Australia’s big banks have been hit with a bank levy in today’s Federal Budget that will raise $6.2 billion over four years.
The levy will apply to banks that hold $100 billion in liabilities and currently that means it applies to Commonwealth, Westpac, ANZ, NAB and Macquarie.
The levy will increase the competitiveness of smaller banks who won’t be subject to the new charge and will be more competitive if the big banks try to recoup the levy through their customers.
The Budget also includes provisions for the Australian Competition and Consumer Commission (ACCC) to undertake detailed inquiries into the financial sector and pricing.

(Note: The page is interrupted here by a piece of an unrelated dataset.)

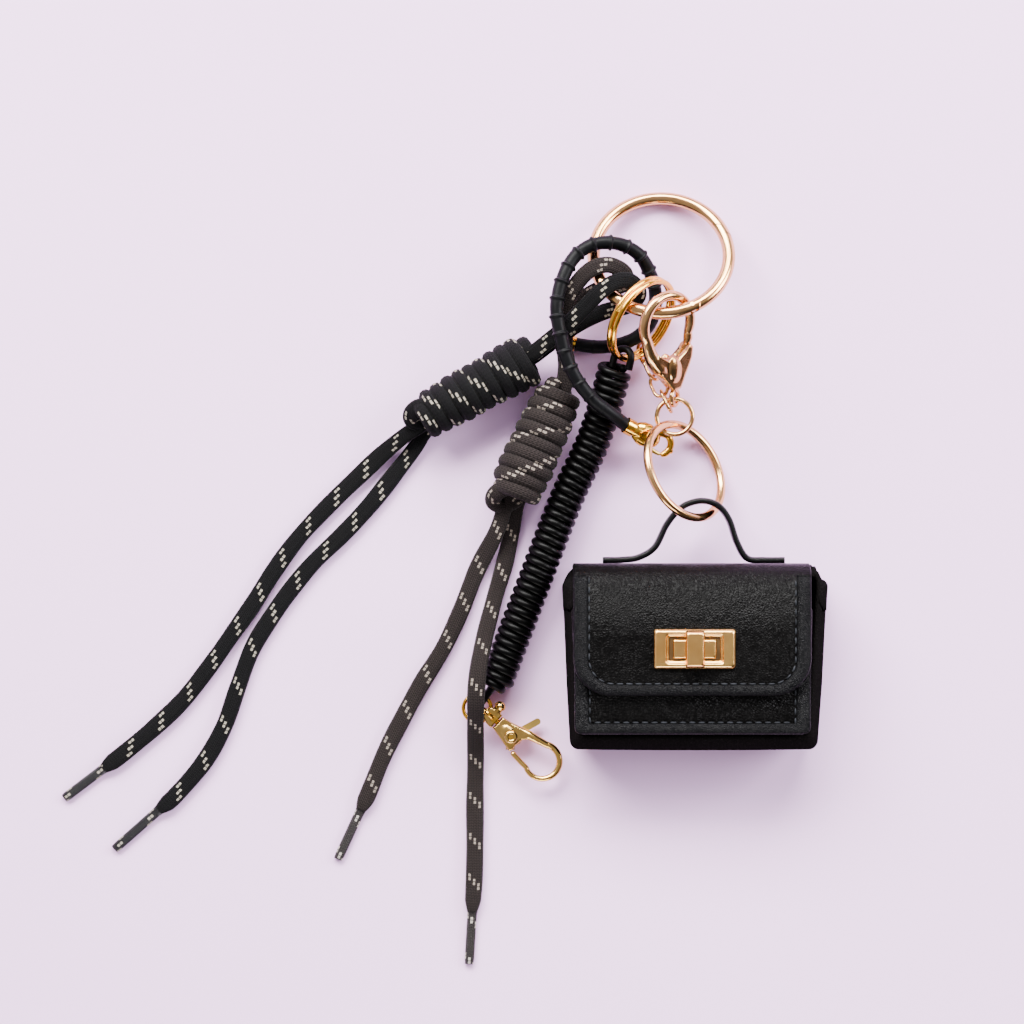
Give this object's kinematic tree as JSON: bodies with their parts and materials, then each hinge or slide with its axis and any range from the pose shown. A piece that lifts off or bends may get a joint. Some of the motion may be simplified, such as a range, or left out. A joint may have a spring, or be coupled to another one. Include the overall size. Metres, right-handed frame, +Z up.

In some good news for the majors, the Budget will give the Australian Prudential Regulation Authority (APRA) $2.6 million to keep an eye on non-bank lenders who up to this point haven’t had the same regulatory scrutiny applied to them as the big banks have, levelling the playing field somewhat.
The package on the big banks in the Budget is summarised below:
1. Major bank levy of six basis points on banks with liabilities above $100 billion.
2. A new regime giving APRA the ability to remove and disqualify an executive, adjust bank pay policies and impose penalties for misconduct.
3. Senior bank executives will be required to register with APRA and banks will be required to advise APRA prior to making a senior appointment.
4. Creation of the Australian Financial Complaints Authority for consumer complaints.
5. ‘At risk’ pay will have to be deferred for at least four years.
6. New rules on providing credit cards.